Outra decisão, da 8ª Turma, destacou que esse tipo de demanda pode ser ajuizada pessoalmente por herdeiros ou por espólio. No caso dos autos, o espólio era representado pela viúva do empregado e, segundo os ministros, não haveria dúvida quanto à sua legitimidade.

Professor de direito trabalhista da PUC-SP e FGV, Bruno Freitas e Silva ressalta que as decisões são fruto da evolução da jurisprudência do TST. Para ele, havia empecilho pelo fato de um espólio não ser somente composto por familiares. “O espólio é um ente formal, sem personalidade jurídica, em que se apura o acervo de bens, direitos, rendimentos e obrigações da pessoa falecida. Então, a Justiça se indagava como se poderia admitir credores do falecido que são herdeiros, mas não familiares, e que poderiam se beneficiar da decisão”, diz.
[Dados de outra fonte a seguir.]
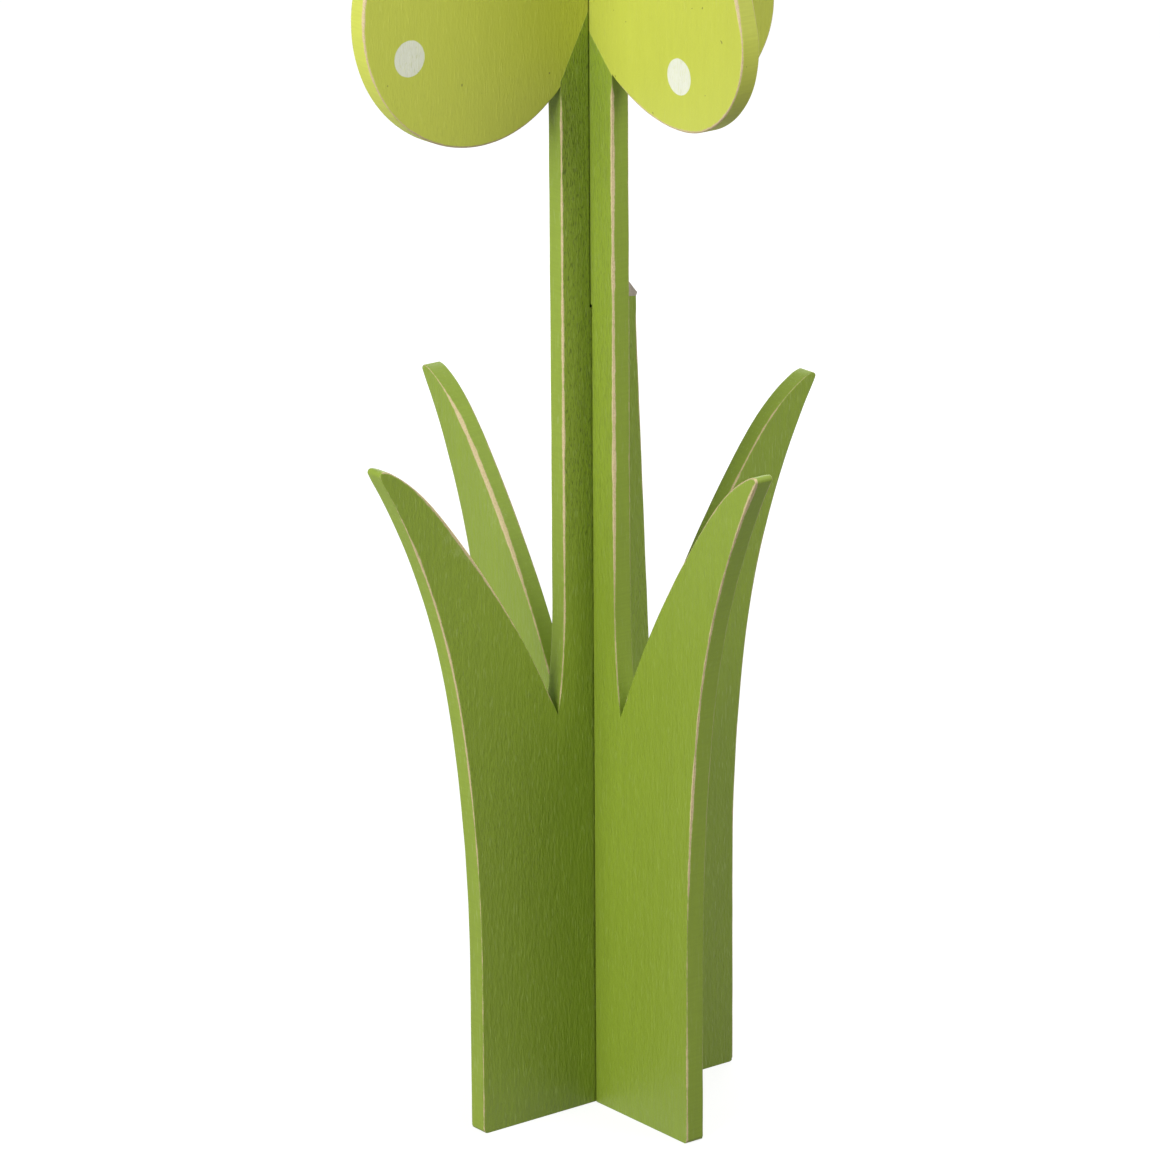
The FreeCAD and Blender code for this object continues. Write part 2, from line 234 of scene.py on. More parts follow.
def fade(value, low, high):
    """0 at low, 1 at high, smooth between."""
    t = min(1.0, max(0.0, (value - low) / (high - low)))
    return t * t * (3 - 2 * t)


def swell_leaves(fine):
    """The outline with the upper edge of both leaves pushed out a little near the tip."""
    count = len(fine)
    tip = {side: max(side * point.x for point in fine if point.y < LEAF_TOP) for side in (-1, 1)}
    swollen = []
    for i in range(count):
        point = fine[i]
        way = (fine[(i + 1) % count] - fine[i - 1]).normalized()
        outward = Vector((way.y, -way.x))
        inset = tip[1 if point.x > 0 else -1] - abs(point.x)
        upper = LEAF_LOW < point.y < LEAF_TOP and outward.y > 0 and abs(point.x) > LEAF_STEM
        share = fade(inset, 0, LEAF_SWELL_RISE) * (1 - fade(inset, LEAF_SWELL_HOLD, LEAF_SWELL_END))
        swollen.append(point + outward * (LEAF_SWELL * share if upper else 0.0))
    return swollen


def wavering(point, seed, waves_across, waves_up, offset, gain):
    """Noise along the outline."""
    return gain * noise.noise(Vector((point.x * waves_across, point.y * waves_up, seed + offset)))


def leaf_wear(height, away, wear):
    """The wear of a leaf's rim at a height; away is how far the rim faces from the stem."""
    outer = wear["outer"] * (OUTER_SHARE + (1 - OUTER_SHARE) * fade(height, *OUTER_FADE))
    outer += (wear["top"] - outer) * fade(height, *TOP_FADE)
    inner = wear["inner"] * (INNER_SHARE + (1 - INNER_SHARE) * fade(height, *INNER_FADE))
    inner += (wear["nose"] - inner) * fade(height, *NOSE_FADE)
    return inner + (outer - inner) * fade(away, 0.0, OUTER_FACING)


def wear_at(point, outward, spec):
    """How worn the rim is at a point of the outline, from 0 to a little over 1."""
    reach, height = abs(point.x), point.y
    wear = spec["back" if point.x > 0 else "front"]["wear"]
    if height > LEAF_TOP and reach > LOBE_REACH:
        amount = wear["bloom"]
    elif reach < STEM_REACH and height > STEM_FOOT:
        amount = wear["stem"] * (STEM_SHARE + (1 - STEM_SHARE) * fade(height, *STEM_FADE))
    elif height < MM:
        amount = FLOOR_WEAR
    else:
        amount = leaf_wear(height, outward.x if point.x > 0 else -outward.x, wear)
    amount += wavering(point, spec["seed"], *WEAR_BROAD) + wavering(point, spec["seed"], *WEAR_CLOSE)
    return min(WEAR_RANGE[1], max(WEAR_RANGE[0], amount))


def narrow_places(fine, turns, travelled):
    """Tight tips and spikes: the way travelled to each, the rim's limit there and how fast that grows."""
    count = len(fine)
    places = []
    for i in range(count):
        before, after = fine[i] - fine[i - 1], fine[(i + 1) % count] - fine[i]
        bend = turn_between(heading_of(before), heading_of(after))
        length = (before.length + after.length) / 2
        if not turns[i] and bend > length / TIGHT_RADIUS:
            places.append((travelled[i], TIP_SHARE * length / bend, TIP_GAIN))
        elif turns[i] > SPIKE_TURN:
            places.append((travelled[i], SPIKE_LEAST, SPIKE_GAIN))
    return places


def rim_sizes(fine, turns, spec):
    """For each outline point: the way outward, longer at miters, and the rim's radius, margin and wear."""
    count = len(fine)
    travelled = [0.0]
    for a, b in zip(fine, fine[1:] + fine[:1]):
        travelled.append(travelled[-1] + (b - a).length)
    total = travelled.pop()
    tight = [travelled[i] for i in range(count)
             if turns[i] and (turns[i] < 0 or abs(fine[i].x) < SLOT_REACH)]
    narrow = narrow_places(fine, turns, travelled)
    rows = []
    for i in range(count):
        before = (fine[i] - fine[i - 1]).normalized()
        after = (fine[(i + 1) % count] - fine[i]).normalized()
        first, second = Vector((before.y, -before.x)), Vector((after.y, -after.x))
        outward = (first + second).normalized()
        stretch = 1 / max(MITER_LEAST, outward.dot(first))
        gaps = [abs(travelled[i] - place) for place in tight]
        nearest = min(min(gap, total - gap) for gap in gaps)
        room = fade(nearest, 0, RIM_FADE)
        if abs(fine[i].x) < SLOT_REACH and fine[i].y > MM and abs(outward.x) > WALL_FACING:
            room = 0.0
        if fine[i].y < MM:
            room *= FLOOR_RIM_SHARE
        wear = room * wear_at(fine[i], outward, spec)
        ripple = wavering(fine[i], spec["seed"], *RIM_RIPPLE)
        radius = RIM_LEAST + room * (RIM_BASE - RIM_LEAST + RIM_WORN * min(wear, 1.0) + ripple)
        limit = RIM_BASE + RIM_WORN + RIM_MARGIN
        for place, least, gain in narrow:
            gap = abs(travelled[i] - place)
            limit = min(limit, least + gain * min(gap, total - gap))
        radius = max(RIM_LEAST, min(radius, TIP_SHARE * limit))
        rows.append((outward * stretch, radius, min(RIM_MARGIN, limit - radius), wear))
    return rows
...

O tema ainda gera muita discussão, principalmente nos tribunais de segunda instância, onde muitas vezes esse direito não é reconhecido, segundo o advogado trabalhista Maurício Corrêa da Veiga, do Corrêa da Veiga Advogados. “Porém, com o amadurecimento da discussão, as decisões no TST têm admitido a possibilidade”, afirma.
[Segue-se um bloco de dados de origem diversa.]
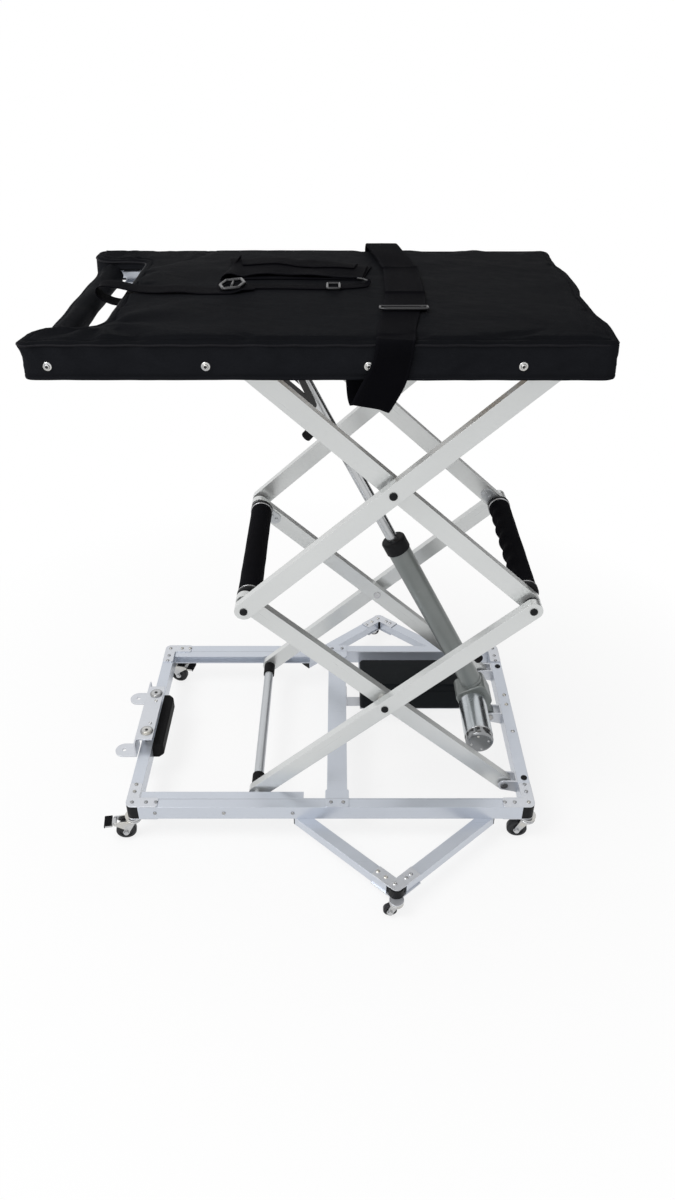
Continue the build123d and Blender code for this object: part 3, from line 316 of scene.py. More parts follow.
@dataclass(frozen=True)
class Anodised(Finish):
    """Satin anodised extrusion: drawn lines along the profile, faint cloudiness and handling marks."""

    grain: Grain = Grain.ALONG
    dark: Colour = (0.560, 0.595, 0.655)
    light: Colour = (0.615, 0.650, 0.715)
    roughness: float = 0.28
    metallic: float = 0.62
    scuffed: Colour = (0.46, 0.47, 0.49)
    # painted shade: the colour that the grooves are tinted with, for the shade inside them
    groove: Colour = (0.16, 0.17, 0.19)
    lines_in_metre: float = 900.0
    edge: float = 0.0010

    def grooves(self, shader: Shader) -> Optional[Value]:
        """A mask of the profile's shallow grooves, or None for a plain profile."""
        return None

    def dress(self, shader: Shader) -> None:
        """Fill the surface.

        Args:
            shader: the material's shader.
        """
        drawn = shader.place((3.0, self.lines_in_metre, self.lines_in_metre), self.grain.value)
        lines = shader.noise(drawn, 1.0, 3.0, 0.7)
        cloud = shader.noise(shader.place((1.0, 2.6, 2.6), self.grain.value), 5.5, 4.0)
        marks = shader.noise(shader.place(), 46.0, 5.0, 0.7)
        scuff = marks.above(0.64, 0.10) * cloud
        colour = shader.tint((cloud * 0.95 + lines * 0.05).clamp(), self.dark, self.light)
        colour = shader.tint(scuff * 0.12, colour, self.scuffed)
        height = lines * 0.7 + marks * 0.3
        depth, strength = 0.00002, 0.10
        cut = self.grooves(shader)
        if cut:
            # painted shade: darken the grooves, which the relief below also cuts in
            colour = shader.tint(cut * 0.55, colour, self.groove)
            height = height * 0.04 - cut
            depth, strength = 0.0006, 0.8
        shader.feed(
            Base_Color=colour, Metallic=self.metallic,
            Roughness=(self.roughness + lines * 0.03 - 0.015 + scuff * 0.08).clamp(),
            Normal=shader.relief(height, depth, strength, self.edge),
        )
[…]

Apesar de ser advogado de companhias, Veiga afirma que não há como negar o caráter social e humano dessas decisões. “As empresas não podem criar pressupostos processuais que criem empecilho para inviabilizar a demanda do espólio para pleitear indenização por danos morais”, diz. Partindo do pressuposto de que o espólio pode pedir indenização, caberá então ao Judiciário avaliar as provas de cada caso para saber se a indenização é devida ou não.

Para a advogada trabalhista Juliana Bracks Duarte, do Bracks Advogados Associados, “a tendência que cada vez mais se confirma é que o dano moral não morre com o falecido e não é mais um direito tão personalíssimo”. De acordo com ela, já há inclusive decisões que tratam de dano moral de empregado morto em outras condições e não em decorrência de acidente de trabalho. “Nesses casos, estou presumindo que o falecido teve um dano moral e o espólio pode ter ajuizado uma ação que ele nunca quis viabilizar em vida.”

Procurada pelo Valor, o Banco Mercantil informou por meio de nota que “não se pronuncia a respeito de matérias que se encontram sub judice”.